What is not publicly known, however, is that these bi-lateral peace negotiations between Jewish and Palestinian religious activists had gone further than is believed. After Shalit’s abduction, Frankanthal and the other Israeli peace workers had kept up a close and continuous dialog with senior Hamas leaders. On at least one occasion, Frankanthal had given a detailed briefing to an aide of the Israeli Prime Minister Olmert, who was demanding Shalit’s return.

All these negotiations had resulted in a remarkable secret “understanding”, as a result of which, the day before the Israeli incursion into Gaza, there was to have been a major press conference in Jerusalem. At the press meeting, there would have been an extraordinary peace initiative launched. Attending the conference would have been not only Israeli’s like Frankanthal, Froman, Bigman, etc, but, more remarkably, The Palestinian Cabinet Minister for Jerusalem Khaled Abu Arafa, and the senior Hama’s Member of the Palestinian Parliament, Sheikh Muhamed Abu Tir. The meeting was also supported by Sheikh Ibrahim Sarsour, Chairman of the Islamic Movement in the occupied territories.

The meeting would have issued a joint call for the release of Shalit, implicitly backed by the Palestinian Cabinet, due to the authorized presence of the Cabinet Officer, Abu Arafa. Also, this would have formed part of a call for this to be the beginning of the release of all Palestinian prisoners, as part of an immediate start to peace negotiations on a framework peace agreement, based on the joint agreement of the Hama’s/Fatah prisoners, drawn on the 1967 borders. The presence of Palestinian Cabinet Officers would have underlined the seriousness of this peace proposal.

However, what actually happened was that just hours before the meeting was due to start, the Israeli Shin Bet internal Security Service arrested Abu Tir and Abu Arafa and warned them not to attend the meeting, under threats of detention. This threw the meeting, which would have been a major opportunity to obtain Shalit’s release, into complete disorder. The organizers were forced to franticly contact other Rabbis, already on the road to Jerusalem, and tell them not to appear.

The next day, the Israeli Army invaded Gaza. The day after that, Abu Tir and Abu Arafa were kidnapped by Israeli forces, along with a third of he Palestinian Cabinet. Israel revoked the two men’s citizenship, making them stateless, and also removed their residency rights in Jerusalem. The subsequent escalation of violence, which also spread to Lebanon, resulted, in part, from the failure of the peace agreement that had been about to be announced, together with calls for the release of Shalit, which had been strongly “Signalled” by the Palestinians.
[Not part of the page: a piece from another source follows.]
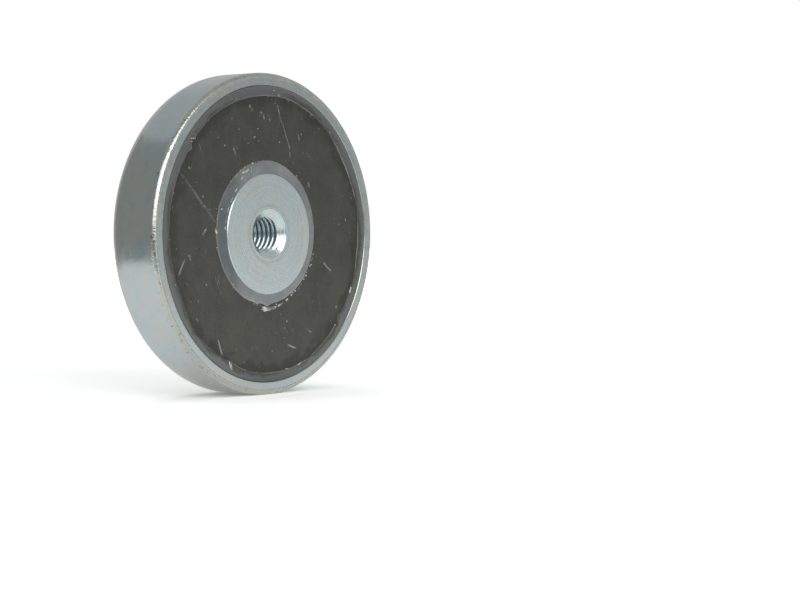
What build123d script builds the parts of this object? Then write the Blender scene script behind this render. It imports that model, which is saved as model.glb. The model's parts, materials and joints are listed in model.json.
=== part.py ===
"""Shallow pot magnet with a threaded through hole, standing on its rim. All sizes in millimetres.

A steel cup holds a ring of hard ferrite, and a steel core fills the ring's bore. The rim and the core
carry the two poles, so the pull is on one side only. A rope's eyebolt screws into the core from the back:
the core's M10 thread is a plain bore here, at the thread's minor diameter.
The thread's axis runs along Y: the pole face looks to -Y and the back to +Y. The origin is on the
ground, under the middle of the rim.
"""

import os

from build123d import *

# Driving sizes
outer_diameter = 80.0
total_height = 18.0
sheet_thickness = 4.0
wall_thickness = 3.2
back_corner_radius = 7.5
rim_edge_radius = 1.1
core_diameter = 30.2
core_back_depth = 1.3
thread_minor_diameter = 8.5
magnet_outer_diameter = 72.0
magnet_bore_diameter = 33.0
magnet_face_depth = 0.35
glue_thickness = 0.1

# Smaller features
cavity_corner_radius = 2.8
rim_bore_chamfer = 0.2
seat_edge_radius = 0.75
core_shoulder_width = 0.3
core_edge_chamfer = 0.22
pole_countersink_diameter = 12.4
pole_countersink_slope = 0.7
back_chamfer_diameter = 10.8
magnet_seat_chamfer = 1.5
magnet_face_chamfer = 0.3
resin_face_depth = 0.15
resin_lip_outer = 1.5
resin_lip_inner = 1.4
resin_lip_slope = 0.15

# Radii, and depths below the pole face
outer_radius = outer_diameter / 2
cavity_radius = outer_radius - wall_thickness
cavity_depth = total_height - sheet_thickness
floor_radius = cavity_radius - cavity_corner_radius
wall_foot = cavity_depth - cavity_corner_radius
core_radius = core_diameter / 2
seat_radius = core_radius - core_shoulder_width
core_back = total_height - core_back_depth
minor_radius = thread_minor_diameter / 2
magnet_radius = magnet_outer_diameter / 2
magnet_bore_radius = magnet_bore_diameter / 2
magnet_seat = cavity_depth - glue_thickness
countersink_radius = pole_countersink_diameter / 2
countersink_depth = (countersink_radius - minor_radius) * pole_countersink_slope
back_chamfer_radius = back_chamfer_diameter / 2

# Sections are drawn in the level plane through the axis: local x is the radius, local y the depth.
section = Plane(origin=(0, -total_height / 2, outer_radius), x_dir=(1, 0, 0), z_dir=(0, 0, 1))
axis = Axis((0, 0, outer_radius), (0, 1, 0))

os.makedirs("parts", exist_ok=True)


def write(piece, name):
    """Label a finished solid and write it as its own STEP file."""
    piece.label = name
    export_step(piece, f"parts/{name}.step")


# Deep-drawn cup: rounded back corner, lightly rounded rim, and a hole for the core with a rolled edge
with BuildPart() as pot:
    with BuildSketch(section):
        with BuildLine():
            rim = Line((cavity_radius + rim_bore_chamfer, 0), (outer_radius - rim_edge_radius, 0))
            rim_edge = TangentArc(rim @ 1, (outer_radius, rim_edge_radius), tangent=(1, 0))
            side = Line(rim_edge @ 1, (outer_radius, total_height - back_corner_radius))
            corner = TangentArc(side @ 1, (outer_radius - back_corner_radius, total_height), tangent=(0, 1))
            back = Line(corner @ 1, (seat_radius + seat_edge_radius, total_height))
            rolled = TangentArc(back @ 1, (seat_radius, total_height - seat_edge_radius), tangent=(-1, 0))
            hole = Line(rolled @ 1, (seat_radius, cavity_depth))
            floor = Line(hole @ 1, (floor_radius, cavity_depth))
            inner_corner = TangentArc(floor @ 1, (cavity_radius, wall_foot), tangent=(1, 0))
            wall = Line(inner_corner @ 1, (cavity_radius, rim_bore_chamfer))
            Line(wall @ 1, rim @ 0)
        make_face()
    revolve(axis=axis)
write(pot.part, "pot")

# Turned core: a shoulder inside the cup takes the rope's pull, and its spigot is pressed in the cup's hole
with BuildPart() as core:
    with BuildSketch(section):
        with BuildLine():
            Polyline(
                (countersink_radius, 0),
                (core_radius - core_edge_chamfer, 0),
                (core_radius, core_edge_chamfer),
                (core_radius, cavity_depth),
                (seat_radius, cavity_depth),
                (seat_radius, core_back),
                (back_chamfer_radius, core_back),
                (minor_radius, core_back - (back_chamfer_radius - minor_radius)),
                (minor_radius, countersink_depth),
                close=True,
            )
        make_face()
    revolve(axis=axis)
write(core.part, "core")

# Sintered ring, its seat edge chamfered to clear the fillet inside the cup
with BuildPart() as ferrite_ring:
    with BuildSketch(section):
        with BuildLine():
            Polyline(
                (magnet_bore_radius + magnet_face_chamfer, magnet_face_depth),
                (magnet_radius - magnet_face_chamfer, magnet_face_depth),
                (magnet_radius, magnet_face_depth + magnet_face_chamfer),
                (magnet_radius, magnet_seat - magnet_seat_chamfer),
                (magnet_radius - magnet_seat_chamfer, magnet_seat),
                (magnet_bore_radius, magnet_seat),
                (magnet_bore_radius, magnet_face_depth + magnet_face_chamfer),
                close=True,
            )
        make_face()
    revolve(axis=axis)
write(ferrite_ring.part, "ferrite_ring")

# Thin film of glue between the ring and the flat of the cup's floor
with BuildPart() as glue_film:
    with BuildSketch(section):
        with BuildLine():
            Polyline(
                (magnet_bore_radius, magnet_seat),
                (floor_radius, magnet_seat),
                (floor_radius, cavity_depth),
                (magnet_bore_radius, cavity_depth),
                close=True,
            )
        make_face()
    revolve(axis=axis)
write(glue_film.part, "glue_film")

# Resin cast in the gap between the ring and the cup, with a lip over the edge of the ring's face
with BuildPart() as outer_resin_ring:
    with BuildSketch(section):
        with BuildLine():
            lip_edge = magnet_radius - resin_lip_outer
            Polyline(
                (lip_edge, magnet_face_depth),
                (lip_edge + resin_lip_slope, resin_face_depth),
                (cavity_radius, resin_face_depth),
                (cavity_radius, wall_foot),
                (magnet_radius, wall_foot),
                (magnet_radius, magnet_face_depth + magnet_face_chamfer),
                (magnet_radius - magnet_face_chamfer, magnet_face_depth),
                close=True,
            )
        make_face()
    revolve(axis=axis)
write(outer_resin_ring.part, "outer_resin_ring")

# Resin cast in the gap between the core and the ring, down to the cup's floor, with a lip as well
with BuildPart() as inner_resin_ring:
    with BuildSketch(section):
        with BuildLine():
            lip_edge = magnet_bore_radius + resin_lip_inner
            Polyline(
                (core_radius, core_edge_chamfer),
                (core_radius - core_edge_chamfer + resin_face_depth, resin_face_depth),
                (lip_edge - resin_lip_slope, resin_face_depth),
                (lip_edge, magnet_face_depth),
                (magnet_bore_radius + magnet_face_chamfer, magnet_face_depth),
                (magnet_bore_radius, magnet_face_depth + magnet_face_chamfer),
                (magnet_bore_radius, cavity_depth),
                (core_radius, cavity_depth),
                close=True,
            )
        make_face()
    revolve(axis=axis)
write(inner_resin_ring.part, "inner_resin_ring")
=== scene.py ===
"""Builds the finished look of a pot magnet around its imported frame: a drawn steel cup with a threaded
steel core, a ground ferrite ring and cast resin. Lengths are in metres. The magnet stands on its rim,
its pole face looks to -Y, and its axis runs level along Y."""

import json
import math
import random

import bmesh
import bpy
import numpy as np
from bpy.props import FloatProperty, FloatVectorProperty, IntProperty, PointerProperty
from mathutils import Euler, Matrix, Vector


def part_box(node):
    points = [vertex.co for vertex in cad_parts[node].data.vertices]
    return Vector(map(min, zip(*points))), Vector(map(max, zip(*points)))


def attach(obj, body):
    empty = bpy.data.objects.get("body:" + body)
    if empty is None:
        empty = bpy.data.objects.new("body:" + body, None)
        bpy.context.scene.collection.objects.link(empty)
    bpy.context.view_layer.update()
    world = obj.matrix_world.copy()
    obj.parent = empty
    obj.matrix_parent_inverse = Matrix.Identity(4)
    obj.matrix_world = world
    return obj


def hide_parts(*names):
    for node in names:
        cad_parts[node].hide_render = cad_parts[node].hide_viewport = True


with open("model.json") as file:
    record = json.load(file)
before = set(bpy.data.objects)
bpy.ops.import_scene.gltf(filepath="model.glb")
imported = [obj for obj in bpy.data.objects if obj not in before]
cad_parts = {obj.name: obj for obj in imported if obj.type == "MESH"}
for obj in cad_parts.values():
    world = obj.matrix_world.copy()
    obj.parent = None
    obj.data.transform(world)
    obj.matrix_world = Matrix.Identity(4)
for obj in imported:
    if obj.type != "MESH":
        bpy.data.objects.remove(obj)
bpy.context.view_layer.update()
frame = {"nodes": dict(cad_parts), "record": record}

bl_info = {
    "name": "Pot Magnet",
    "version": (1, 0, 0),
    "blender": (4, 5, 0),
    "location": "3D View > Sidebar > Pot Magnet",
    "description": "Makes the cup, core, ferrite and resin of a pot magnet, and a studio around it",
    "category": "Add Mesh",
}

MM = 0.001

# Places and sizes that the frame gives. A depth is measured from the pole face towards the back.
CUP_LOW, CUP_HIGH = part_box("pot")
CORE_LOW, CORE_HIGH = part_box("core")
FERRITE_LOW, FERRITE_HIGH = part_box("ferrite_ring")
OUTER_RESIN_LOW, OUTER_RESIN_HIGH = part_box("outer_resin_ring")
INNER_RESIN_LOW, INNER_RESIN_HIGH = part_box("inner_resin_ring")
GLUE_LOW, GLUE_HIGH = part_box("glue_film")
THREAD = next(m for m in frame["record"]["mounts"] if m["kind"] == "threaded_hole")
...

The intervention of Shin Bet almost certainly aborted a planned release of Shalit, and a powerful appeal for peace negotiations to start. The role, in all this, of Palestinian leader Abbas, which has been extensive, will one day be revealed, and written up, by Historians of this huge calamity. That is, if there is still a history, and historians, and a future, as the whole Middle East faces something that Robert Fisk memorably denounced as “Not Dunkirk, but Munich.” Or is it once again, 92 years after that fateful European Summer, time for another, terrible, “Guns of August”.